>> BEGIN Data
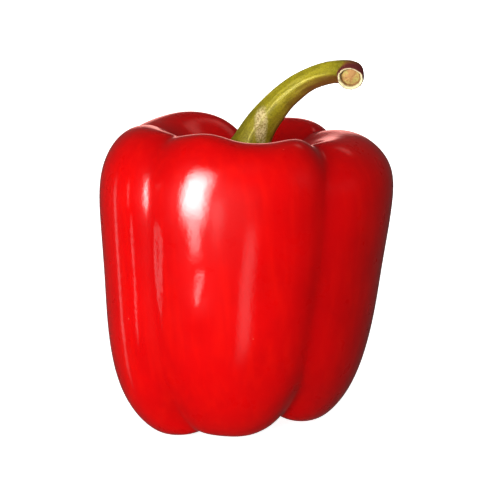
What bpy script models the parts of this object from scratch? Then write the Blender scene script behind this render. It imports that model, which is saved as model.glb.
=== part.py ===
"""Red bell pepper standing on its lobes, with its calyx and its cut stem.

The fruit is one closed body: a wall section is spun round the growth axis, and each of its
points then moves out onto the nearest lobe or in towards the nearest groove. The calyx lies
on the floor of the hollow at the top, and the stem rises from it and bends over to its cut end.
Run it with: blender --background --python part.py
"""

from math import atan2, cos, degrees, pi, radians, sin, sqrt

import bmesh
import bpy
from mathutils import Vector

MM = 0.001

# Driving dimensions, in millimetres and degrees. The front is -Y and angles run anticlockwise from +X.
SPIN_STEPS = 80  # columns of faces round the fruit
SECTION_STEPS = 3  # rows of faces between two stations of the wall section
LEAN = 0.105  # sideways drift of the growth axis, in mm of X for each mm of height
LEAN_LEVEL = 68.0  # height at which the leaning axis crosses the middle
FOOT_BITE = 0.4  # how far the feet are pressed flat by the fruit's weight
ARC = 0.93  # roundness of a lobe: 1 is a half circle between two grooves
LEAST_SOFTNESS = 0.02  # keeps the bottom of a groove from being a knife edge
GAP = 0.3  # clearance between pieces that touch
SHARP_ANGLE = 50.0  # an edge that turns more than this is shaded sharp
MERGE = 1e-5  # vertices closer than this are one

# The wall section from the middle of the top hollow, over the shoulder, down to the bottom hollow.
# Each station: crest radius and height, how far a groove cuts in and down, how softly it is
# rounded, how much of a lobe's own lift, shoulder, reach and foot it takes, how far the grooves
# have turned from their top angle (0) to their foot angle (1) and past it, and the front lobe's
# crease.
SECTION = [
    # r, z, groove in, groove down, softness, lift, shoulder, reach, foot, turn, crease
    (0.0, 77.5, 0.0, 0.0, 0.30, 0.0, 0.0, 0.0, 0.0, 0.0, 0.0),
    (8.0, 77.9, 0.0, 0.0, 0.30, 0.0, 0.0, 0.0, 0.0, 0.0, 0.0),
    (14.5, 81.4, 0.6, 1.0, 0.20, 0.2, 0.1, 0.0, 0.0, 0.0, 0.1),
    (20.5, 86.2, 1.7, 2.9, 0.14, 0.7, 0.5, 0.0, 0.0, 0.0, 0.6),
    (27.5, 89.6, 3.4, 3.6, 0.12, 1.0, 0.9, 0.0, 0.0, 0.1, 1.0),
    (35.0, 87.9, 4.0, 4.0, 0.14, 0.9, 1.0, 0.2, 0.0, 0.2, 0.9),
    (41.0, 81.6, 4.4, 2.4, 0.18, 0.5, 0.7, 0.6, 0.0, 0.4, 0.6),
    (43.9, 73.2, 4.1, 0.8, 0.24, 0.1, 0.2, 1.0, 0.0, 0.5, 0.4),
    (43.4, 60.8, 3.2, 0.0, 0.30, 0.0, 0.0, 1.0, 0.0, 0.6, 0.3),
    (41.8, 46.8, 2.8, 0.0, 0.32, 0.0, 0.0, 1.0, 0.0, 0.7, 0.2),
    (40.2, 31.0, 3.2, -1.0, 0.28, 0.0, 0.0, 1.0, 0.1, 0.8, 0.1),
    (36.9, 17.0, 3.8, -3.4, 0.20, 0.0, 0.0, 0.8, 0.5, 0.9, 0.0),
    (31.4, 6.6, 5.6, -6.6, 0.12, 0.0, 0.0, 0.4, 0.9, 1.0, 0.0),
    (23.5, 0.0, 3.4, -8.6, 0.10, 0.0, 0.0, 0.2, 1.0, 1.3, 0.0),
    (15.0, 2.9, 4.0, -8.2, 0.12, 0.0, 0.0, 0.0, 0.6, 1.4, 0.0),
    (8.0, 8.6, 1.4, -2.0, 0.20, 0.0, 0.0, 0.0, 0.2, 1.4, 0.0),
    (0.0, 10.8, 0.0, 0.0, 0.30, 0.0, 0.0, 0.0, 0.0, 1.4, 0.0),
]

# Each lobe runs from its own groove to the next one. A groove has an angle and a depth, as a
# share of the section's groove, at the top and at the foot. Lift raises the lobe's shoulder, and
# shoulder, reach and foot push the lobe out at the shoulder, the side and the foot. Sway turns
# the groove along the side only.
LOBES = {
    # groove angle at top, at foot, groove depth at top, at foot, lift, shoulder, reach, foot, sway
    "back_right": (34.5, 45.0, 0.75, 0.75, -1.2, 0.0, -0.8, 0.0, 0.0),
    "back_left": (94.0, 110.0, 1.50, 0.80, 2.3, 4.2, -1.0, 0.0, 0.0),
    "left": (168.5, 180.5, 0.52, 0.60, 3.2, 3.6, 0.8, 0.6, 0.0),
    "front": (212.5, 233.0, 0.62, 0.35, 2.9, -1.9, -2.6, -3.4, 2.5),
    "right": (316.5, 312.0, 0.95, 0.63, -2.8, -1.6, 0.0, 1.5, -9.5),
}
CREASE_ANGLE = 272.8  # middle of the shallow crease down the front lobe
CREASE_HALF = 39.0  # its half width, in degrees
CREASE_DEPTH = 3.4  # how far it dips on the shoulder

CALYX_REACH = 1.72  # how far out along the wall section the calyx spreads, in stations
CALYX_TEETH = 5
CALYX_TOOTH = 0.20  # how far each tooth stands out, in stations
CALYX_TURN = 20.0  # turns the teeth round the stem
CALYX_THICK = 1.5  # thickness near the middle
CALYX_THINNING = 0.6  # share of the thickness that is lost towards the rim
CALYX_STEPS = 60  # columns of faces round the calyx
CALYX_RINGS = 5  # rings of faces from the middle to the rim
CALYX_BOSS = 7.0  # radius of the flat boss that the stem stands on
CALYX_BOSS_TOP = 80.6  # height of the boss

# The stem's line from the calyx to the cut end, and its radius at each point.
STEM_LINE = [
    # x, y, z, radius
    (-3.0, 0.0, 77.0, 7.6),
    (0.2, -0.1, 83.5, 5.9),
    (3.3, -0.3, 89.0, 4.9),
    (7.4, -0.8, 94.2, 4.2),
    (12.2, -1.8, 99.0, 3.7),
    (17.8, -3.8, 102.9, 3.3),
    (23.4, -7.0, 105.3, 3.1),
    (28.0, -11.0, 106.2, 3.2),
    (30.2, -14.6, 105.8, 3.8),
    (30.0, -17.2, 104.8, 3.8),
]
STEM_STEPS = 4  # rings between two points of the line
STEM_FOOT = CALYX_BOSS_TOP + GAP  # height of the stem's flat foot


def between(table, at):
    """The row of the table at a fractional index, on a smooth curve through its rows."""
    last = len(table) - 1
    low = min(int(at), last - 1)
    t = at - low
    p0, p1, p2, p3 = (table[min(max(low + k, 0), last)] for k in (-1, 0, 1, 2))
    return tuple(
        0.5 * (2 * b + (c - a) * t + (2 * a - 5 * b + 4 * c - d) * t * t + (3 * b - a - 3 * c + d) * t**3)
        for a, b, c, d in zip(p0, p1, p2, p3)
    )


def smooth(t):
    t = min(max(t, 0.0), 1.0)
    return t**3 * (t * (6 * t - 15) + 10)


def lobe_at(angle, turn, side):
    """(place across the lobe from -1 to 1, depth of its grooves, and the lobe's own amounts)."""
    lobes = [(top + turn * (foot - top) + side * sway, deep + turn * (shallow - deep), *own)
             for top, foot, deep, shallow, *own, sway in LOBES.values()]
    for i, lobe in enumerate(lobes):
        after = lobes[(i + 1) % len(lobes)]
        width = (after[0] - lobe[0]) % 360
        along = (angle - lobe[0]) % 360
        if along < width:
            break
    across = 2 * along / width - 1
    depth = lobe[1] + smooth(along / width) * (after[1] - lobe[1])
    other = lobes[i - 1] if across < 0 else after
    share = smooth(0.5 + 0.5 * (1 - abs(across)))  # one half at a groove, where two lobes meet
    own = [share * a + (1 - share) * b for a, b in zip(lobe[2:], other[2:])]
    return across, depth, *own


def bulge(across, softness):
    """1 on a lobe's crest and 0 in the groove: an arc of a circle, rounded at the groove."""
    inset = 1 - abs(across)
    rounded = (sqrt(inset**2 + softness**2) - softness) / (sqrt(1 + softness**2) - softness)
    flat = sqrt(1 - ARC**2)
    return (sqrt(1 - (ARC * (1 - rounded)) ** 2) - flat) / (1 - flat)


def fruit_point(angle, station):
    """The skin's point, in mm, at an angle in degrees round the axis and a station down the wall."""
    r, z, cut_in, cut_down, softness, *shares, turn, crease_share = between(SECTION, station)
    across, depth, *own = lobe_at(angle, turn, shares[2])
    lift, shoulder, reach, foot = (share * amount for share, amount in zip(shares, own))
    groove = depth * (1 - bulge(across, max(softness, LEAST_SOFTNESS)))
    off_crease = abs((angle - CREASE_ANGLE + 180) % 360 - 180)
    crease = CREASE_DEPTH * crease_share * smooth(1 - off_crease / CREASE_HALF)
    r += shoulder + reach + foot - groove * cut_in
    z += lift - groove * cut_down - crease * shares[0]
    return Vector((r * cos(radians(angle)) + LEAN * (z - LEAN_LEVEL), r * sin(radians(angle)), z))


def new_object(name, bm, colour, roughness):
    bmesh.ops.recalc_face_normals(bm, faces=bm.faces)
    mesh = bpy.data.meshes.new(name)
    bm.to_mesh(mesh)
    bm.free()
    mesh.shade_smooth()
    mesh.set_sharp_from_angle(angle=radians(SHARP_ANGLE))
    material = bpy.data.materials.new(name)
    material.use_nodes = True
    shader = material.node_tree.nodes["Principled BSDF"]
    shader.inputs["Base Color"].default_value = (*colour, 1.0)
    shader.inputs["Roughness"].default_value = roughness
    mesh.materials.append(material)
    obj = bpy.data.objects.new(name, mesh)
    bpy.context.scene.collection.objects.link(obj)
    return obj


def spun(rows, steps):
    """A closed shell of that many rows of faces, spun round Z. Each vertex keeps its row as "place"."""
    bm = bmesh.new()
    place = bm.verts.layers.float.new("place")
    line = []
    for row in range(rows + 1):
        radius = 0.0 if row in (0, rows) else 1.0
        vert = bm.verts.new((radius, 0.0, row))
        vert[place] = row
        line.append(vert)
    edges = [bm.edges.new(pair) for pair in zip(line, line[1:])]
    bmesh.ops.spin(bm, geom=line + edges, cent=(0, 0, 0), axis=(0, 0, 1), angle=2 * pi, steps=steps,
                   use_merge=True)
    bmesh.ops.remove_doubles(bm, verts=bm.verts, dist=MERGE)
    return bm, place


def cut_flat(bm, height):
    """Cuts away what lies below that height, in mm, and closes the cut with flat faces."""
    cut = bmesh.ops.bisect_plane(bm, geom=bm.verts[:] + bm.edges[:] + bm.faces[:], dist=1e-6,
                                 plane_co=(0, 0, height * MM), plane_no=(0, 0, -1), clear_outer=True)
    rims = [item for item in cut["geom_cut"] if isinstance(item, bmesh.types.BMEdge)]
    bmesh.ops.holes_fill(bm, edges=rims)


def make_fruit():
    """The one-piece fruit, spun from the wall section and then pushed out into its lobes."""
    bm, place = spun((len(SECTION) - 1) * SECTION_STEPS, SPIN_STEPS)
    for vert in bm.verts:
        angle = degrees(atan2(vert.co.y, vert.co.x))
        vert.co = fruit_point(angle, vert[place] / SECTION_STEPS) * MM
    cut_flat(bm, FOOT_BITE)
    return bm


def make_calyx():
    """The green cap: it follows the floor of the hollow and ends in short blunt teeth."""
    bm, place = spun(2 * CALYX_RINGS, CALYX_STEPS)
    for vert in bm.verts:
        angle = degrees(atan2(vert.co.y, vert.co.x))
        tooth = CALYX_TOOTH * cos(radians(CALYX_TEETH * angle + CALYX_TURN))
        on_top = vert[place] <= CALYX_RINGS
        share = (vert[place] if on_top else 2 * CALYX_RINGS - vert[place]) / CALYX_RINGS
        point = fruit_point(angle, share * (CALYX_REACH + tooth))
        point.z += GAP
        if on_top:
            point.z += CALYX_THICK * (1 - CALYX_THINNING * share**2)
            axis = Vector((LEAN * (point.z - LEAN_LEVEL), 0.0))
            if (point.xy - axis).length < CALYX_BOSS:
                point.z = CALYX_BOSS_TOP
        vert.co = point * MM
    return bm


def make_stem():
    """The stem as a tube along its line, with a flat foot on the calyx and a flat cut end."""
    count = (len(STEM_LINE) - 1) * STEM_STEPS
    points = [between(STEM_LINE, k / STEM_STEPS) for k in range(count + 1)]
    curve = bpy.data.curves.new("stem_line", "CURVE")
    curve.dimensions = "3D"
    curve.bevel_depth = MM
    curve.bevel_resolution = 4
    curve.use_fill_caps = True
    spline = curve.splines.new("POLY")
    spline.points.add(count)
    lean = LEAN * (STEM_LINE[0][2] - LEAN_LEVEL)
    for point, (x, y, z, radius) in zip(spline.points, points):
        point.co = ((x + lean) * MM, y * MM, z * MM, 1.0)
        point.radius = radius
    guide = bpy.data.objects.new("stem_line", curve)
    bpy.context.scene.collection.objects.link(guide)
    bpy.context.view_layer.update()
    tube = guide.evaluated_get(bpy.context.evaluated_depsgraph_get()).to_mesh()
    bm = bmesh.new()
    bm.from_mesh(tube)
    bmesh.ops.remove_doubles(bm, verts=bm.verts, dist=MERGE)
    bpy.data.objects.remove(guide)
    cut_flat(bm, STEM_FOOT)
    return bm


def centre_on_origin(objects):
    """Moves the pieces together, so that the origin is under the middle of the whole pepper."""
    corners = [vert.co for obj in objects for vert in obj.data.vertices]
    low = Vector(min(c[k] for c in corners) for k in range(3))
    high = Vector(max(c[k] for c in corners) for k in range(3))
    middle = (low + high) / 2
    for obj in objects:
        obj.location = (-middle.x, -middle.y, -low.z)


def main():
    for obj in list(bpy.data.objects):
        bpy.data.objects.remove(obj)
    fruit = new_object("fruit", make_fruit(), (0.72, 0.010, 0.014), 0.2)
    calyx = new_object("calyx", make_calyx(), (0.16, 0.23, 0.02), 0.5)
    stem = new_object("stem", make_stem(), (0.33, 0.31, 0.02), 0.4)
    centre_on_origin([fruit, calyx, stem])


main()
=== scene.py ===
# A ripe red bell pepper standing on its lobes, with its calyx and its cut stem.
# Shapes are worked out in millimetres, with the front at -Y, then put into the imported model's place.

from math import atan2, cos, degrees, exp, pi, radians, sin, sqrt, tan

import bmesh
import bpy
from mathutils import Matrix, Vector, noise


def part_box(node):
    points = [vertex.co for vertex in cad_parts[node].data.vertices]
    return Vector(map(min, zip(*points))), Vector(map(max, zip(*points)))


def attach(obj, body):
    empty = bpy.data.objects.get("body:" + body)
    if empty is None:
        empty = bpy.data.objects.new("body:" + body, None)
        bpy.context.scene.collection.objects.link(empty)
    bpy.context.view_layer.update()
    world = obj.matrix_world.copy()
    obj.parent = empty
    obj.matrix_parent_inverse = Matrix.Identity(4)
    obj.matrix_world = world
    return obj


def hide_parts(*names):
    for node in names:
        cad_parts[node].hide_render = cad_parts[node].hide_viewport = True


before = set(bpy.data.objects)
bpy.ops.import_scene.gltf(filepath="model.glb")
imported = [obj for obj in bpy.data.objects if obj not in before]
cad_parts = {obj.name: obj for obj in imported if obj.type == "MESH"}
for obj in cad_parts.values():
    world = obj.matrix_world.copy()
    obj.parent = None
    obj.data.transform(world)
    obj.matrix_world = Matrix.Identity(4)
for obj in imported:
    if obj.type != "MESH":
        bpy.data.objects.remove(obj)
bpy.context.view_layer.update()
mm = 0.001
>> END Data
» Directive
Retype exactly what runs from the line containing "0.31, 0.02), 0.4)" through the line containing "obj.parent = empty", both lines included, and stop there.

» Solution to this task
    stem = new_object("stem", make_stem(), (0.33, 0.31, 0.02), 0.4)
    centre_on_origin([fruit, calyx, stem])


main()
=== scene.py ===
# A ripe red bell pepper standing on its lobes, with its calyx and its cut stem.
# Shapes are worked out in millimetres, with the front at -Y, then put into the imported model's place.

from math import atan2, cos, degrees, exp, pi, radians, sin, sqrt, tan

import bmesh
import bpy
from mathutils import Matrix, Vector, noise


def part_box(node):
    points = [vertex.co for vertex in cad_parts[node].data.vertices]
    return Vector(map(min, zip(*points))), Vector(map(max, zip(*points)))


def attach(obj, body):
    empty = bpy.data.objects.get("body:" + body)
    if empty is None:
        empty = bpy.data.objects.new("body:" + body, None)
        bpy.context.scene.collection.objects.link(empty)
    bpy.context.view_layer.update()
    world = obj.matrix_world.copy()
    obj.parent = empty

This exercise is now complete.